**GIVEN PROBLEM:** Restate the records in their entirety, word for word.

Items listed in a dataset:

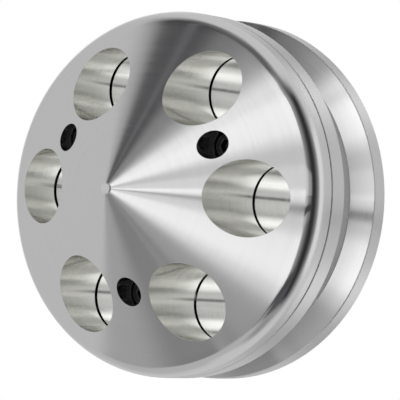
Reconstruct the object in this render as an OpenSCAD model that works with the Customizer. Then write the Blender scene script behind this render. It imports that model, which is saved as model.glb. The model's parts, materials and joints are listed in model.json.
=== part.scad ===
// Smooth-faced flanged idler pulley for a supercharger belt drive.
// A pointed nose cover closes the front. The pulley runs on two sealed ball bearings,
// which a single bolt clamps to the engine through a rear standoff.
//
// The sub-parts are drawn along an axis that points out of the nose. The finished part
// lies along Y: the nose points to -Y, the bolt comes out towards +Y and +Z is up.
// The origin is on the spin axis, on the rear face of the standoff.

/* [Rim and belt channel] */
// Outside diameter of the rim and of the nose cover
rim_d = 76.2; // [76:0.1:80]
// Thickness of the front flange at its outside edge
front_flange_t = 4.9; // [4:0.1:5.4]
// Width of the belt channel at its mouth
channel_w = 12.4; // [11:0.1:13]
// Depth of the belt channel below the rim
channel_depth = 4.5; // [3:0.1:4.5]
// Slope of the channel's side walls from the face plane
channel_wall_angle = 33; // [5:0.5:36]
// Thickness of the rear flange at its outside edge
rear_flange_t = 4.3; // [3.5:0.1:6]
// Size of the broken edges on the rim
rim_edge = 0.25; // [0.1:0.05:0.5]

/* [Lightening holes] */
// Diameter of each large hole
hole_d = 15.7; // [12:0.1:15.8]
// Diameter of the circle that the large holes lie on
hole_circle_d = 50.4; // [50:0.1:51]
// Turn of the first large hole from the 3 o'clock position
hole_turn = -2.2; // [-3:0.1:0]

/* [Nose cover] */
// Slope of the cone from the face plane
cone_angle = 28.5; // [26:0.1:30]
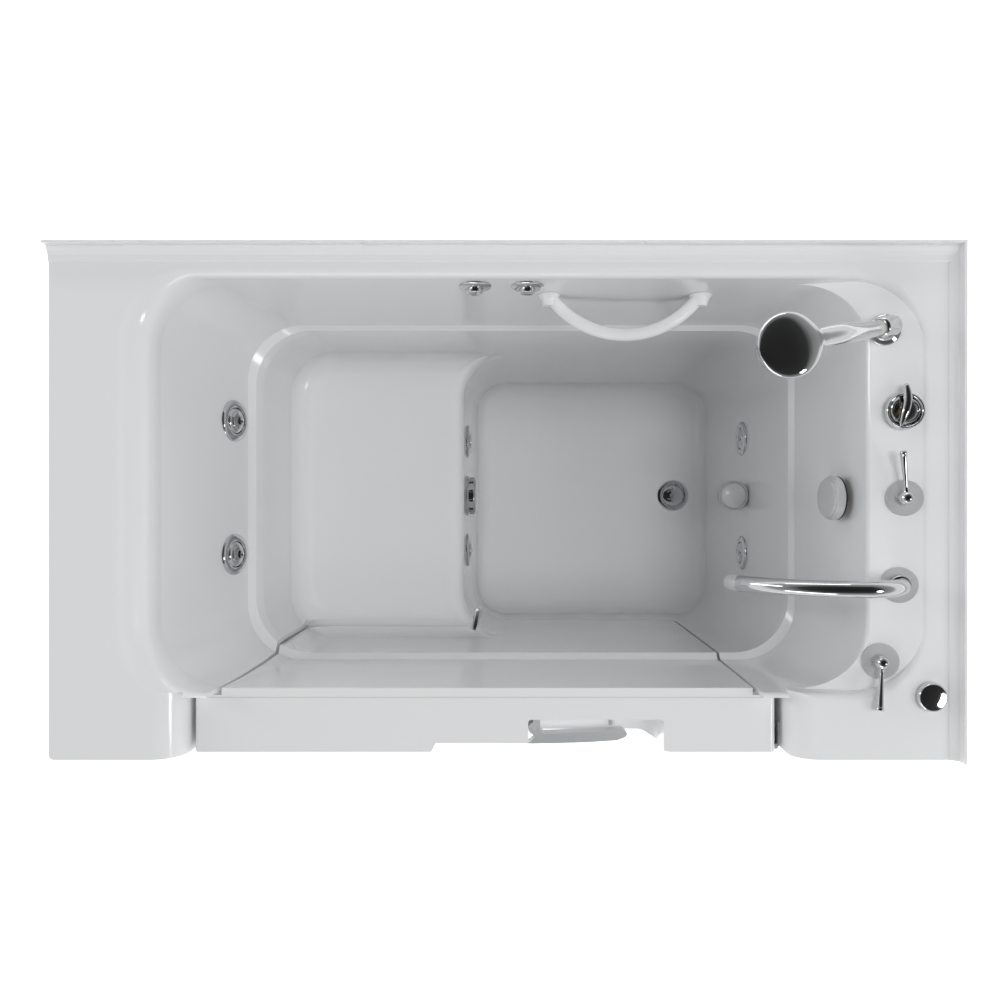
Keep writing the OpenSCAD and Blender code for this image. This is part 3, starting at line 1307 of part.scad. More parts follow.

**SOLVED PROBLEM:**
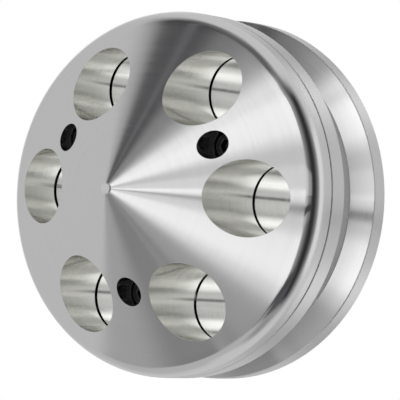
Reconstruct the object in this render as an OpenSCAD model that works with the Customizer. Then write the Blender scene script behind this render. It imports that model, which is saved as model.glb. The model's parts, materials and joints are listed in model.json.
=== part.scad ===
// Smooth-faced flanged idler pulley for a supercharger belt drive.
// A pointed nose cover closes the front. The pulley runs on two sealed ball bearings,
// which a single bolt clamps to the engine through a rear standoff.
//
// The sub-parts are drawn along an axis that points out of the nose. The finished part
// lies along Y: the nose points to -Y, the bolt comes out towards +Y and +Z is up.
// The origin is on the spin axis, on the rear face of the standoff.

/* [Rim and belt channel] */
// Outside diameter of the rim and of the nose cover
rim_d = 76.2; // [76:0.1:80]
// Thickness of the front flange at its outside edge
front_flange_t = 4.9; // [4:0.1:5.4]
// Width of the belt channel at its mouth
channel_w = 12.4; // [11:0.1:13]
// Depth of the belt channel below the rim
channel_depth = 4.5; // [3:0.1:4.5]
// Slope of the channel's side walls from the face plane
channel_wall_angle = 33; // [5:0.5:36]
// Thickness of the rear flange at its outside edge
rear_flange_t = 4.3; // [3.5:0.1:6]
// Size of the broken edges on the rim
rim_edge = 0.25; // [0.1:0.05:0.5]

/* [Lightening holes] */
// Diameter of each large hole
hole_d = 15.7; // [12:0.1:15.8]
// Diameter of the circle that the large holes lie on
hole_circle_d = 50.4; // [50:0.1:51]
// Turn of the first large hole from the 3 o'clock position
hole_turn = -2.2; // [-3:0.1:0]

/* [Nose cover] */
// Slope of the cone from the face plane
cone_angle = 28.5; // [26:0.1:30]
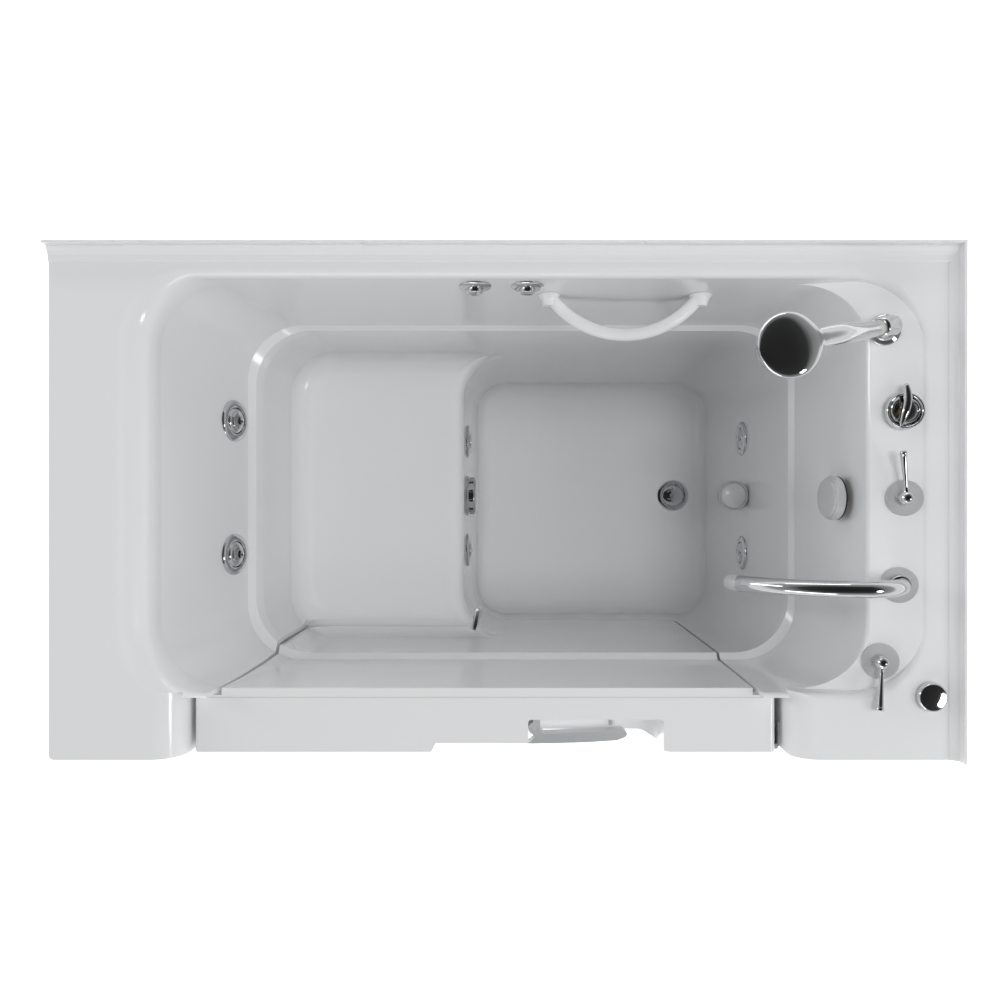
Keep writing the OpenSCAD and Blender code for this image. This is part 3, starting at line 1307 of part.scad. More parts follow.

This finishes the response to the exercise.